After gushing about how much I enjoyed reading Romancing Mr. Bridgerton, I mentioned that I would not likely be reading my way through the series anytime soon. I promised to elaborate a bit, but as usual, I was easily distracted by all things Outlander and my Bridgerton reviews fell by the wayside. Now that I’m firmly ensconced in Gabaldon’s latest, I thought I would take a moment to work out some Bridgerton-related feelings with y’all.
Although I have a long history of unapologetically starting romance series squarely in the middle, I decided to make amends for starting with Romancing by picking up book 1, The Duke and I.
The set up is all kinds of right:
- Simon: A Duke with Daddy Issues
Cast aside by his father thanks to a childhood stutter, Simon has vowed to punish his father by never to marrying and ending the Basset link. He agrees to a faux-courtship with Daphne Bridgerton to help fend off unwanted marriage-minded mamas from ensnaring him in matrimony, but of course, Daphne’s gorgeous, and he’s smitten.
- Daphne: Stuck in the Friend Zone
All the dudes love Daphne, but mostly because she’s just one of the guys (despite being beautiful, of course…this is a romance novel after all). Simon is her solution to getting her own marriage-minded mom off her case, but of course, he’s as handsome as we wish all Dukes to be, and love soon follows.
As expected, Quinn’s writing is witty and well-paced, intimate but just removed enough to lend humor and perspective to Daphne and Simon’s romance. In general I find Quinn to be an empathetic novelist; she seems so well-attuned to human emotion and her characters as people that reading her books feels like reading a story about old friends. This is perhaps why I was so surprised and really, really, disappointed by a major event and plot point in The Duke and I. After chapters of Simon explicitly stating that he does not want to have children and will not be a father, readers are thrown into a sexual encounter where a determined Daphne essentially forces Simon into not-pulling-out in hopes that it will result in the pregnancy he wants above all else to avoid.

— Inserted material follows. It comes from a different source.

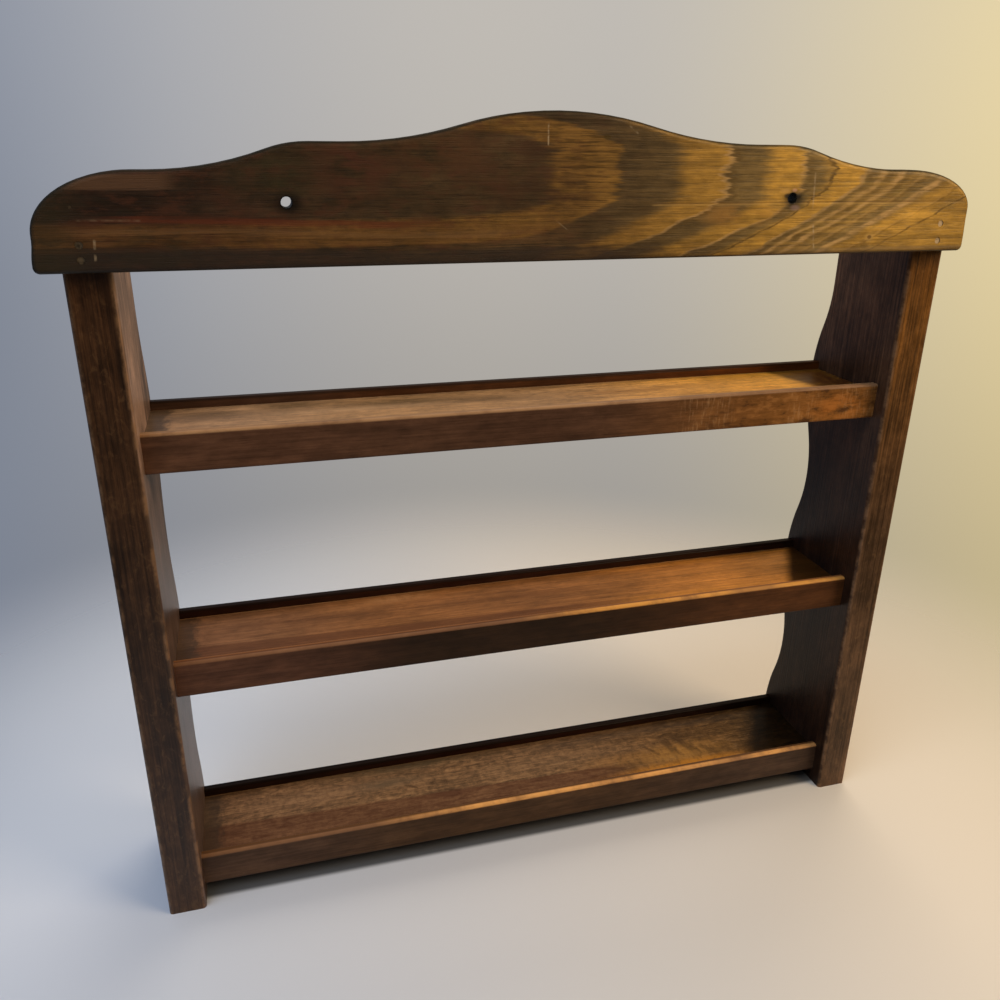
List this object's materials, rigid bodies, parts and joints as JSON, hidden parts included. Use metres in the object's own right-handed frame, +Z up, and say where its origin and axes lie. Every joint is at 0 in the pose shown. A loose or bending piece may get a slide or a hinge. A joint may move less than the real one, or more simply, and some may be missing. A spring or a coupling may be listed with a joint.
{
  "type": "wall shelf",
  "caption": "Small wooden wall shelf with scalloped sides, railed shallow shelves and a wavy crest board with hanging holes, for spice jars and small things.",
  "frame": {"origin": "on the floor, under the middle of the whole shelf's box", "axes": "+Z up, -Y towards the scalloped front, +Y towards the wall, +X the user's right"},
  "size_m": [0.4284, 0.081, 0.4],
  "materials": {
    "side_wood": "dark stain, satin varnish, worn arrises",
    "crest_wood": "dark stain over strong cathedral grain, satin",
    "shelf_wood": "brown stain, glossy varnish, worn",
    "rail_wood": "dark stain, satin varnish, scuffed",
    "nail_steel": "dull, slightly tarnished"
  },
  "bodies": {
    "root": {"bottom_front_rail": "rail_wood", "bottom_rear_rail": "rail_wood", "bottom_shelf": "shelf_wood", "crest_board": "crest_wood", "crest_nails": "nail_steel", "left_side": "side_wood", "middle_front_rail": "rail_wood", "middle_rear_rail": "rail_wood", "middle_shelf": "shelf_wood", "right_side": "side_wood", "shelf_nails": "nail_steel", "top_front_rail": "rail_wood", "top_rear_rail": "rail_wood", "top_shelf": "shelf_wood"}
  },
  "joints": []
}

Had the roles been reversed in this scene it would have immediately been all kinds of NO to most female readers, I think (I hope). The lack of consent from a drunken partner was totally irresponsible and the whole situation just reinforced the long out-dated stereotype of the woman with a womb for a brain who Must. Make. Babies.
In some respects The Duke and I is a supremely successful novel. It’s so well written than I suspended disbelief long enough to believe that Daphne and Simon were real people whose actions caused me some real disgust and anger. I just can’t seem to get over the disgust. Their relationship is not a meeting of supportive equals who help one another through the kind of childhood emotional trauma that’s more than enough to warrant the assistance of a good therapist. Instead it’s a coupling of a woman who–once again as a nod to a sexist stereotype–thinks a baby will solve everything and is willing to take advantage of her drunk husband to make it happen.

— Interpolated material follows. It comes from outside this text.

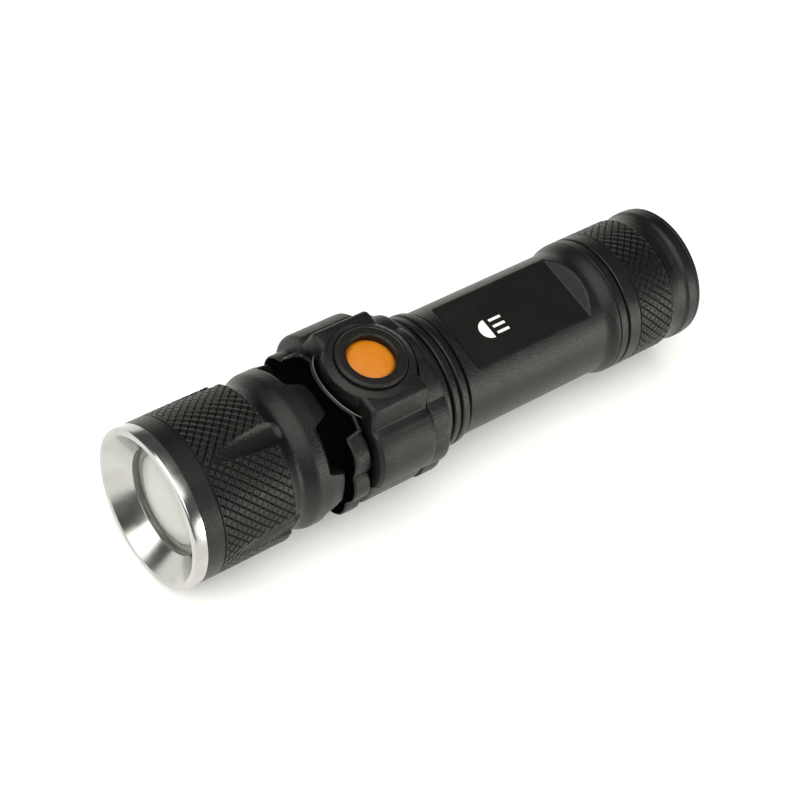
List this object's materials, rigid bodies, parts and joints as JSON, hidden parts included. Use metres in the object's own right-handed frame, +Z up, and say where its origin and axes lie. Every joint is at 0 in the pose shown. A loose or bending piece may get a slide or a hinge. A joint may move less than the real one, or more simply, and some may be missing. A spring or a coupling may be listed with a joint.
{
  "type": "tactical flashlight",
  "caption": "Hand-held zoom flashlight: sliding knurled head, side button in a hexagonal collar, battery tube and screw-on tail cap.",
  "frame": {"origin": "below the middle of the torch, on the surface that it lies on", "axes": "+Y along the torch from lens to tail, +Z up through the button's side, +X across"},
  "size_m": [0.0366, 0.13, 0.0372],
  "materials": {
    "black_anodised": "satin black anodised",
    "bright_aluminium": "bright turned, clear anodised",
    "lens_glass": "clear moulded lens",
    "seal_rubber": "matte black rubber",
    "collar_black": "fine satin texture, soft-touch plastic",
    "button_orange": "translucent orange, smooth",
    "spring_steel": "bright",
    "pill_brass": "turned",
    "board_white": "white solder mask",
    "led_phosphor": "yellow phosphor",
    "led_silicone": "clear silicone dome",
    "lead_insulation": "red silicone insulation",
    "board_green": "green solder mask",
    "chip_black": "black epoxy",
    "spring_gold": "gold plated",
    "flex_film": "amber film",
    "cell_wrap": "blue heat-shrink wrap"
  },
  "bodies": {
    "barrel": {"front_barrel": "black_anodised", "zoom_seal": "seal_rubber", "stop_clip": "spring_steel", "led_pill": "pill_brass", "led_board": "board_white", "led_emitter": "led_phosphor", "led_dome": "led_silicone", "led_leads": "lead_insulation", "driver_board": "board_green", "driver_parts": "chip_black", "front_spring": "spring_gold", "switch_collar": "collar_black", "trim_ring": "collar_black", "switch_board": "board_green", "tact_switch": "chip_black", "switch_flex": "flex_film"},
    "lens_carrier": {"lens": "lens_glass", "lens_seal": "seal_rubber"},
    "head": {"head_sleeve": "black_anodised", "bezel_ring": "bright_aluminium"},
    "button": {"button_cap": "button_orange"},
    "plunger": {"tact_plunger": "chip_black"},
    "cell": {"battery_cell": "cell_wrap", "battery_terminal": "spring_steel", "terminal_washer": "board_white"},
    "tube": {"tail_tube": "black_anodised", "tube_seal": "seal_rubber", "tail_seal": "seal_rubber"},
    "tail_contact": {"tail_board": "board_green", "tail_contact_ring": "pill_brass", "tail_spring": "spring_gold"},
    "cap": {"tail_cap": "black_anodised"}
  },
  "joints": [
    {"name": "zoom_slide", "type": "slide", "parent": "barrel", "child": "lens_carrier", "axis": [0, -1, 0], "range_m": [0, 0.008]},
    {"name": "head_turn", "type": "hinge", "parent": "lens_carrier", "child": "head", "pos_m": [0, 0, 0.0174], "axis": [0, 1, 0], "continuous": true},
    {"name": "button_press", "type": "slide", "parent": "barrel", "child": "button", "axis": [0, 0, -1], "range_m": [0, 0.0006], "stiffness_N_per_m": 3000, "springref_m": -0.0002},
    {"name": "plunger_press", "type": "slide", "parent": "barrel", "child": "plunger", "axis": [0, 0, -1], "range_m": [0, 0.0003]},
    {"name": "tube_lead", "type": "slide", "parent": "barrel", "child": "cell", "axis": [0, 1, 0], "range_m": [0, 0.007]},
    {"name": "tube_unscrew", "type": "hinge", "parent": "cell", "child": "tube", "pos_m": [0, 0, 0.0174], "axis": [0, 1, 0], "range_deg": [0, 2520]},
    {"name": "cap_lead", "type": "slide", "parent": "tube", "child": "tail_contact", "axis": [0, 1, 0], "range_m": [0, 0.006]},
    {"name": "cap_unscrew", "type": "hinge", "parent": "tail_contact", "child": "cap", "pos_m": [0, 0, 0.0174], "axis": [0, 1, 0], "range_deg": [0, 2160]}
  ],
  "couplings": [
    {"joint": "plunger_press", "follows": "button_press", "ratio": 0.5},
    {"joint": "tube_lead", "follows": "tube_unscrew", "m_per_rad": 0.000159},
    {"joint": "cap_lead", "follows": "cap_unscrew", "m_per_rad": 0.000159}
  ]
}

With a 4.12 average rating on Goodreads, The Duke and I is clearly a favorite for many, but a quick scan of the reviews reveals that I’m not alone in being troubled by this particular turn of events in the novel.
Those of you who have read The Duke and I, were you as troubled by this scene as I was? Or did you have a different take on it?

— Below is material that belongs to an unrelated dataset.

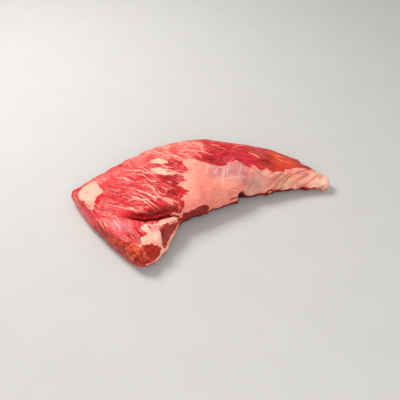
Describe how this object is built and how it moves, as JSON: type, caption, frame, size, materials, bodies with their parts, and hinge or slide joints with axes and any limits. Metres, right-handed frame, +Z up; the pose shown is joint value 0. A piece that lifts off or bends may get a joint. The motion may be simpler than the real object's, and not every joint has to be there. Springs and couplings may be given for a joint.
{
  "type": "raw beef tri-tip",
  "caption": "Raw boneless beef roast, a curved wedge tapering to a tail, fat side up, with a deep seam between its two muscles at the wide knife-cut end.",
  "frame": {"origin": "middle of the underside's box, on the plane the roast lies on", "axes": "+Z up, fat side up; +X from the wide knife-cut end towards the tail; +Y towards the bulging back edge"},
  "size_m": [0.3384, 0.196, 0.0508],
  "materials": {
    "raw_beef": "moist raw beef, deep red muscle with pale fat"
  },
  "bodies": {
    "root": {"beef_tri_tip": "raw_beef"}
  },
  "joints": []
}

Despite my problems with The Duke and I, I stubbornly remained in Bridgerton-land and picked up a copy of An Offer from a Gentleman from my local public library’s booksale dime cart. Again, Quinn’s characteristic charm in this Cinderella tale couldn’t quite win me over. As far as tropes go, Cinderella stories are by no means my least favorite, but I find them so dreadfully dull. It’s a weird conflict: I love a good spinster story because I love to cheer for the underdog, and aren’t all Cinderellas the ultimate underdogs?
No. No, they’re not.
Cinderellas are too good. They’re so sweet, so beautiful, so wronged and so immediately loveable that I just want to shut the book closed already. The stepmother’s going to lose, the stepsisters will get their well-deserved comeuppance, and Cinderella and her shining prince (or in this case, one Benedict Bridgerton) will live happily ever after. Snooze. Where’s the drama? The complexity?
I’ll admit to quitting this one about a quarter of a way through. Sophie (our poor, downtrodden heroine) just wasn’t doing it for me, and not even Benedict could keep me into it. Although I’ll likely go back and finish this one up within the next few months, I can’t promise to love it, which leaves me wondering:
What the hell is wrong with me? Why don’t I love the Bridgertons?!?
I still have an ebook hold at my local public library for The Viscount Who Loved Me. Perhaps that one will bring me back into the Bridgerton fold once again?